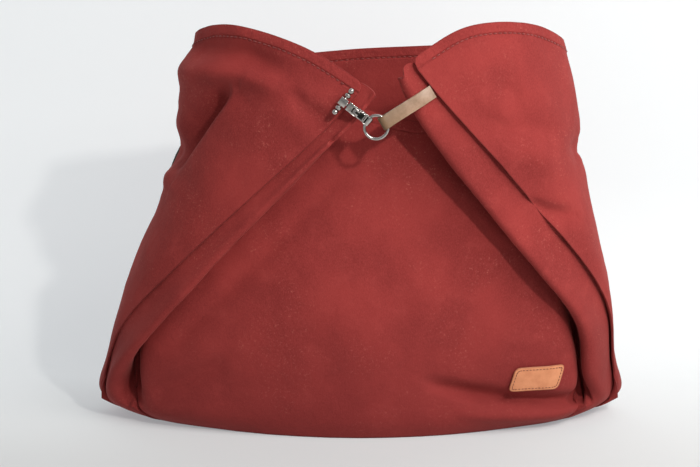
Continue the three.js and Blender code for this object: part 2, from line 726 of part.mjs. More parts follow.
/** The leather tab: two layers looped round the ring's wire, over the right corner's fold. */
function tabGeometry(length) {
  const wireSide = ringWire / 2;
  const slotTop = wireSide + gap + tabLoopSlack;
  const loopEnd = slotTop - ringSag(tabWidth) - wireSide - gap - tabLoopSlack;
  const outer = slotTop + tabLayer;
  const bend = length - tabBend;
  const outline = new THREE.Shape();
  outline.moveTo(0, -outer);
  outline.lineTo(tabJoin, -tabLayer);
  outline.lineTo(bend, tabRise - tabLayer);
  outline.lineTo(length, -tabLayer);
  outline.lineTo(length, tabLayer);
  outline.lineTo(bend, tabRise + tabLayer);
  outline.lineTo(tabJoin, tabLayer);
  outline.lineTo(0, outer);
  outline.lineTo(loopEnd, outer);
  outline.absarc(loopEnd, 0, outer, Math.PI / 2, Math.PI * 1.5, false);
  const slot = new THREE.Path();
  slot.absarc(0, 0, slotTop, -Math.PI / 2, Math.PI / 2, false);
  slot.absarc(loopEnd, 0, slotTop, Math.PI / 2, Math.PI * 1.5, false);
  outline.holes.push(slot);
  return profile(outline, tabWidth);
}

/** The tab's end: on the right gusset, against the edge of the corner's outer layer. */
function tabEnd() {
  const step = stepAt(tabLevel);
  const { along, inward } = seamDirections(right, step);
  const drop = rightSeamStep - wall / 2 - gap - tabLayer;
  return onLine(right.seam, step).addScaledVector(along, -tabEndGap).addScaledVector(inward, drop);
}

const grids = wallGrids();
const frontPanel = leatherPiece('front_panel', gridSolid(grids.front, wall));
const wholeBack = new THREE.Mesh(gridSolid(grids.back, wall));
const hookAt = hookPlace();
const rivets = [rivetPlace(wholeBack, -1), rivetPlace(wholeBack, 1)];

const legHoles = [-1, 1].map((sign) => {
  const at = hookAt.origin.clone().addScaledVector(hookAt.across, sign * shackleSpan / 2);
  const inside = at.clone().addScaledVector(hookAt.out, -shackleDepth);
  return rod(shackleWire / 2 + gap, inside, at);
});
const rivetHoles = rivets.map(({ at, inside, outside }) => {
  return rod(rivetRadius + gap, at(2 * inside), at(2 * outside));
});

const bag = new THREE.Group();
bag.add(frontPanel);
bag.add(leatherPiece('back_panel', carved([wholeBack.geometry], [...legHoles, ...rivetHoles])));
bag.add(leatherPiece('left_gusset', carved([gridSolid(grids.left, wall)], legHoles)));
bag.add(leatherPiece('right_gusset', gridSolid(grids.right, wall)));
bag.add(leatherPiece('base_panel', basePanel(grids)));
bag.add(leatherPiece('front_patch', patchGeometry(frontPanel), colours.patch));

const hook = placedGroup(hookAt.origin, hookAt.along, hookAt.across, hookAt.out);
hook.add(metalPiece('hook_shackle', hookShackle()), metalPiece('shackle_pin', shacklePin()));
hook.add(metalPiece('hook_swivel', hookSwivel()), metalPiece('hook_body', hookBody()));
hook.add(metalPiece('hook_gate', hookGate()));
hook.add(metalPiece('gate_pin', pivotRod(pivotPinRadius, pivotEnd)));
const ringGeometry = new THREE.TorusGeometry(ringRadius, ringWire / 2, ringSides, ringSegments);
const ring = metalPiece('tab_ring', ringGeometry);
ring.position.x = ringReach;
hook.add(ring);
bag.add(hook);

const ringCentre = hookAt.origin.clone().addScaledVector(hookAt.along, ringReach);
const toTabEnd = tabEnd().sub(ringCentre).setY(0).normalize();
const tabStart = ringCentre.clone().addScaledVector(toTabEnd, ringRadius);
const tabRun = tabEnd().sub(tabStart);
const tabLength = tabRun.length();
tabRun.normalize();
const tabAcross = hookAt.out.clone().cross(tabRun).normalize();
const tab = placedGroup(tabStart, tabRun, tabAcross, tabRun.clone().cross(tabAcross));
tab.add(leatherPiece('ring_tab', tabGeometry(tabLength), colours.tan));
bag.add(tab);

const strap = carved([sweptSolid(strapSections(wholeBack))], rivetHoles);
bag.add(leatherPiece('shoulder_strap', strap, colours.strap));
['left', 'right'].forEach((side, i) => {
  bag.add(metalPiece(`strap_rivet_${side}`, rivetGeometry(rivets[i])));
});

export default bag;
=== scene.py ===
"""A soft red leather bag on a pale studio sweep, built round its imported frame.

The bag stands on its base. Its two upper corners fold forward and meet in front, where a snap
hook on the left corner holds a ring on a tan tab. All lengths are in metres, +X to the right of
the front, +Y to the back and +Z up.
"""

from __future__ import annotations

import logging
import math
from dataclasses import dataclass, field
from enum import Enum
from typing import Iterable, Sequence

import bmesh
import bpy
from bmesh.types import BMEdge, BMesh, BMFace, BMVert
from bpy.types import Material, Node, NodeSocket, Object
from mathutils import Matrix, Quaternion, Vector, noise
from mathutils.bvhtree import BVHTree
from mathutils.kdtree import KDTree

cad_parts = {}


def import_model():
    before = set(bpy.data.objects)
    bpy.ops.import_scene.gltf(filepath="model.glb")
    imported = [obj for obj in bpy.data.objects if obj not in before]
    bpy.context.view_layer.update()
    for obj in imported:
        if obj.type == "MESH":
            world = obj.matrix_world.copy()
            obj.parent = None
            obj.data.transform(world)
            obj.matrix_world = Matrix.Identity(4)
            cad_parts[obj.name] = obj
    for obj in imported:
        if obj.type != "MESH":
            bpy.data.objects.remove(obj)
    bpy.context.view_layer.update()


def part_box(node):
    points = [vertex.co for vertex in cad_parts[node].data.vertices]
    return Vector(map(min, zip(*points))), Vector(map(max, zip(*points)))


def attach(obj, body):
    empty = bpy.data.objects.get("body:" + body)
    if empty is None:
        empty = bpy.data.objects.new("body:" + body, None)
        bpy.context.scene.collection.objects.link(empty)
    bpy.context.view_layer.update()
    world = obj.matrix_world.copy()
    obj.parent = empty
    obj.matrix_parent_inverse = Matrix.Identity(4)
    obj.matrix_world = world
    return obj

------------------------

> [REQUIRED TASK]: The lines to extract from the data above begin with the line containing "bag.add(leatherPiece('shoulder_strap', strap, colours.strap));" and end with the line containing "obj.matrix_world = world". Extract them exactly, including both.

> [ANSWER TO THIS TASK]:
bag.add(leatherPiece('shoulder_strap', strap, colours.strap));
['left', 'right'].forEach((side, i) => {
  bag.add(metalPiece(`strap_rivet_${side}`, rivetGeometry(rivets[i])));
});

export default bag;
=== scene.py ===
"""A soft red leather bag on a pale studio sweep, built round its imported frame.

The bag stands on its base. Its two upper corners fold forward and meet in front, where a snap
hook on the left corner holds a ring on a tan tab. All lengths are in metres, +X to the right of
the front, +Y to the back and +Z up.
"""

from __future__ import annotations

import logging
import math
from dataclasses import dataclass, field
from enum import Enum
from typing import Iterable, Sequence

import bmesh
import bpy
from bmesh.types import BMEdge, BMesh, BMFace, BMVert
from bpy.types import Material, Node, NodeSocket, Object
from mathutils import Matrix, Quaternion, Vector, noise
from mathutils.bvhtree import BVHTree
from mathutils.kdtree import KDTree

cad_parts = {}


def import_model():
    before = set(bpy.data.objects)
    bpy.ops.import_scene.gltf(filepath="model.glb")
    imported = [obj for obj in bpy.data.objects if obj not in before]
    bpy.context.view_layer.update()
    for obj in imported:
        if obj.type == "MESH":
            world = obj.matrix_world.copy()
            obj.parent = None
            obj.data.transform(world)
            obj.matrix_world = Matrix.Identity(4)
            cad_parts[obj.name] = obj
    for obj in imported:
        if obj.type != "MESH":
            bpy.data.objects.remove(obj)
    bpy.context.view_layer.update()


def part_box(node):
    points = [vertex.co for vertex in cad_parts[node].data.vertices]
    return Vector(map(min, zip(*points))), Vector(map(max, zip(*points)))


def attach(obj, body):
    empty = bpy.data.objects.get("body:" + body)
    if empty is None:
        empty = bpy.data.objects.new("body:" + body, None)
        bpy.context.scene.collection.objects.link(empty)
    bpy.context.view_layer.update()
    world = obj.matrix_world.copy()
    obj.parent = empty
    obj.matrix_parent_inverse = Matrix.Identity(4)
    obj.matrix_world = world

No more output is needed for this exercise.